Goal:
Your task is to quote, unchanged, only the lines from the one with "pieces.append(label_sleeve())" through the one with "obj.data.transform(world)", both ends included.

Raw records:
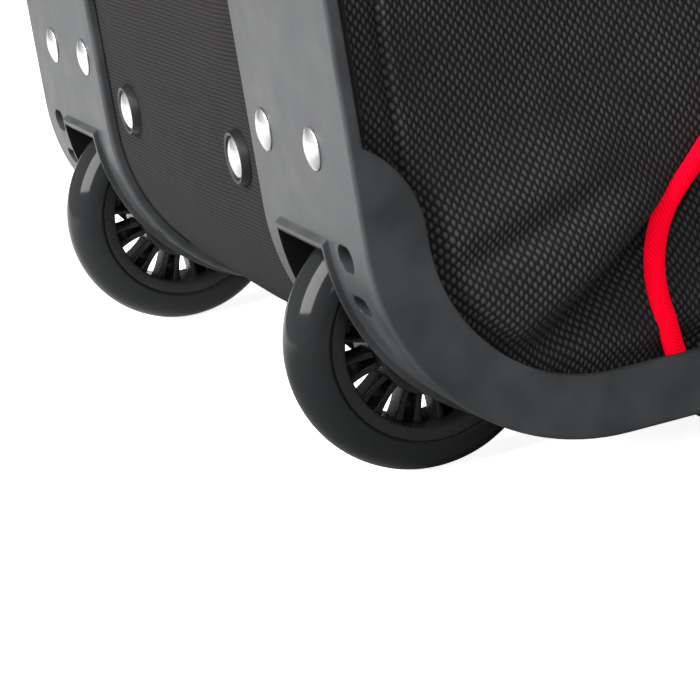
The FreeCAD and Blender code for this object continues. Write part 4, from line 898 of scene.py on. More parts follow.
def end_swell(y, z, wheel):
    """How far an end wall stands out: a low pillow with a few wrinkles, flat under what is sewn on it."""
    inner = 1 - eased(np.abs(y), 100 * MM, 165 * MM)
    wrinkle = np.sin(y / (27 * MM) + 1.8 * np.sin(z / (38 * MM))) * np.sin(z / (29 * MM))
    high = eased(z, 165 * MM, 200 * MM) * (1 - eased(z, 315 * MM, 335 * MM))
    sewn = bell(z, 262 * MM, 34 * MM) if wheel else bell(z, 285 * MM, 36 * MM)
    return (2.6 * MM + 0.9 * MM * wrinkle) * inner * high * (1 - sewn)


def plan_loop(side_shares, end_shares, corner_steps):
    """Columns round a box with rounded corners, from the wheel end along the right side and on round.
    At corner radius r a column's point is its place plus r times its lean: a straight side gives up r at
    each end, and a corner turns from one side's outward direction to the next."""
    corners = np.array([(-1, 1), (1, 1), (1, -1), (-1, -1)]) * (half_long, WALL_Y)
    turn = np.linspace(0, np.pi / 2, corner_steps + 2)[1:-1, None]
    places, leans, outs = [], [], []
    for i, shares in enumerate((side_shares, end_shares, 1 - side_shares[::-1], end_shares)):
        a, b = corners[i], corners[(i + 1) % 4]
        way = (b - a) / np.linalg.norm(b - a)
        out = np.array([-way[1], way[0]])
        f = shares[:, None]
        ring = out * np.cos(turn) + way * np.sin(turn)
        places += [a + (b - a) * f, np.broadcast_to(b, ring.shape)]
        leans += [way * (1 - 2 * f), ring - out - way]
        outs += [np.broadcast_to(out, (len(f), 2)), ring]
    return np.concatenate(places), np.concatenate(leans), np.concatenate(outs)


def corner_radius(z):
    """The upright corners' radius: tight in the frame, eased to soft from 135 to 250 mm up."""
    return TIGHT_CORNER + (SOFT_CORNER - TIGHT_CORNER) * eased(z, 135 * MM, 250 * MM)


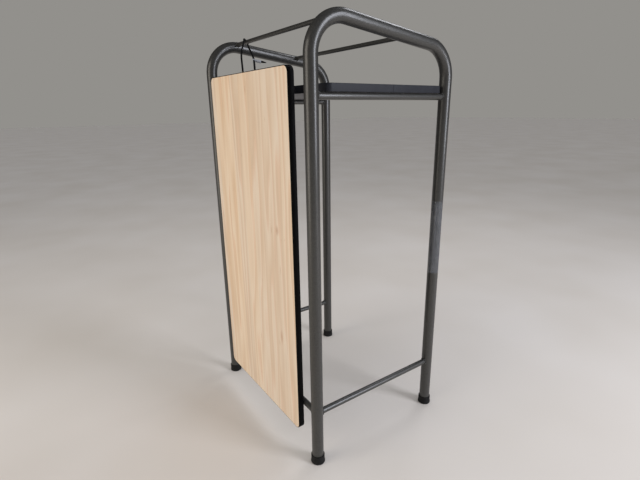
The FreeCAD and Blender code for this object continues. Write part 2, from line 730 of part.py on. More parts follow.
def label_sleeve():
    """Clear sleeve wrapped round the near plain-side leg."""
    outside = place(doc.addObject("Part::Cylinder", "label_outside"), LEG_X, NEAR, "label_low")
    bind(outside, Radius="tube_dia / 2 + label_thickness", Height="label_high - label_low")
    inside = place(doc.addObject("Part::Cylinder", "label_inside"), LEG_X, NEAR, "label_low")
    bind(inside, Radius=TUBE_RADIUS, Height="label_high - label_low")
    return cut("leg_sleeve", outside, inside)


pieces.append(label_sleeve())
doc.recompute()
print("loop built")


# Check and write.

faults = [item.Name for item in doc.Objects if {"Invalid", "Error"} & set(item.State)]
faults += [item.Name for item in pieces if item.Shape.isNull() or not item.Shape.isValid()]
if faults:
    raise RuntimeError("failed: " + ", ".join(faults))

os.makedirs("parts", exist_ok=True)
for piece in pieces:
    piece.Shape.exportStep(f"parts/{piece.Label}.step")
    print(piece.Label, len(piece.Shape.Solids), round(piece.Shape.Volume))
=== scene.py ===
import math

import bmesh
import bpy
from mathutils import Matrix, Vector, noise


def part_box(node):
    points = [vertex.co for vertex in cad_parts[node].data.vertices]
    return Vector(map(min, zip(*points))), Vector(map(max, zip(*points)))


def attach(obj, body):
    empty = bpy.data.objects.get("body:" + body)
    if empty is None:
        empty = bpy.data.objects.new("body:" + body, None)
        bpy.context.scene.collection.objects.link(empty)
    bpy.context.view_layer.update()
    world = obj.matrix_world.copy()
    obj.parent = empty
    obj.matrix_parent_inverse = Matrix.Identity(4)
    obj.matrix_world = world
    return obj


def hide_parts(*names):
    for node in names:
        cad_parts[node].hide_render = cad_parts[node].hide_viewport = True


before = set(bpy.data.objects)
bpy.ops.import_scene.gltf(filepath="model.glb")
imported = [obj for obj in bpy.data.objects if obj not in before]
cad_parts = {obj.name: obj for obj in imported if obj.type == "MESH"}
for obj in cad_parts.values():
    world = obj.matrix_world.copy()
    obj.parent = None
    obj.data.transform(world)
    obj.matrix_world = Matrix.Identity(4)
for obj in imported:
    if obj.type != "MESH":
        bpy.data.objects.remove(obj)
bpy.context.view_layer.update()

# Ironing stand: bent tube frames, a loose shelf and an ironing board hung by a cord loop.
# Sizes in the dictionaries are millimetres; meshes are built in metres in the frame's own space.

milli = 0.001


def mm(*values):
    return Vector(values) * milli


# Node helpers: one adds a node, the rest are short forms of what every material needs.

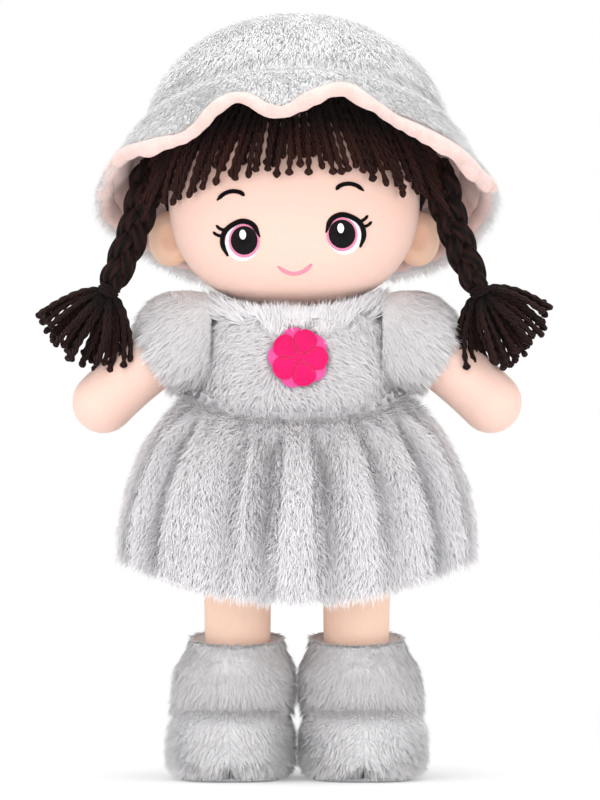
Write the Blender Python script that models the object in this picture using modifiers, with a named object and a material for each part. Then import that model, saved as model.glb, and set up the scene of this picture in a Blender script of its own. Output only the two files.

Correct result:
pieces.append(label_sleeve())
doc.recompute()
print("loop built")


# Check and write.

faults = [item.Name for item in doc.Objects if {"Invalid", "Error"} & set(item.State)]
faults += [item.Name for item in pieces if item.Shape.isNull() or not item.Shape.isValid()]
if faults:
    raise RuntimeError("failed: " + ", ".join(faults))

os.makedirs("parts", exist_ok=True)
for piece in pieces:
    piece.Shape.exportStep(f"parts/{piece.Label}.step")
    print(piece.Label, len(piece.Shape.Solids), round(piece.Shape.Volume))
=== scene.py ===
import math

import bmesh
import bpy
from mathutils import Matrix, Vector, noise


def part_box(node):
    points = [vertex.co for vertex in cad_parts[node].data.vertices]
    return Vector(map(min, zip(*points))), Vector(map(max, zip(*points)))


def attach(obj, body):
    empty = bpy.data.objects.get("body:" + body)
    if empty is None:
        empty = bpy.data.objects.new("body:" + body, None)
        bpy.context.scene.collection.objects.link(empty)
    bpy.context.view_layer.update()
    world = obj.matrix_world.copy()
    obj.parent = empty
    obj.matrix_parent_inverse = Matrix.Identity(4)
    obj.matrix_world = world
    return obj


def hide_parts(*names):
    for node in names:
        cad_parts[node].hide_render = cad_parts[node].hide_viewport = True


before = set(bpy.data.objects)
bpy.ops.import_scene.gltf(filepath="model.glb")
imported = [obj for obj in bpy.data.objects if obj not in before]
cad_parts = {obj.name: obj for obj in imported if obj.type == "MESH"}
for obj in cad_parts.values():
    world = obj.matrix_world.copy()
    obj.parent = None
    obj.data.transform(world)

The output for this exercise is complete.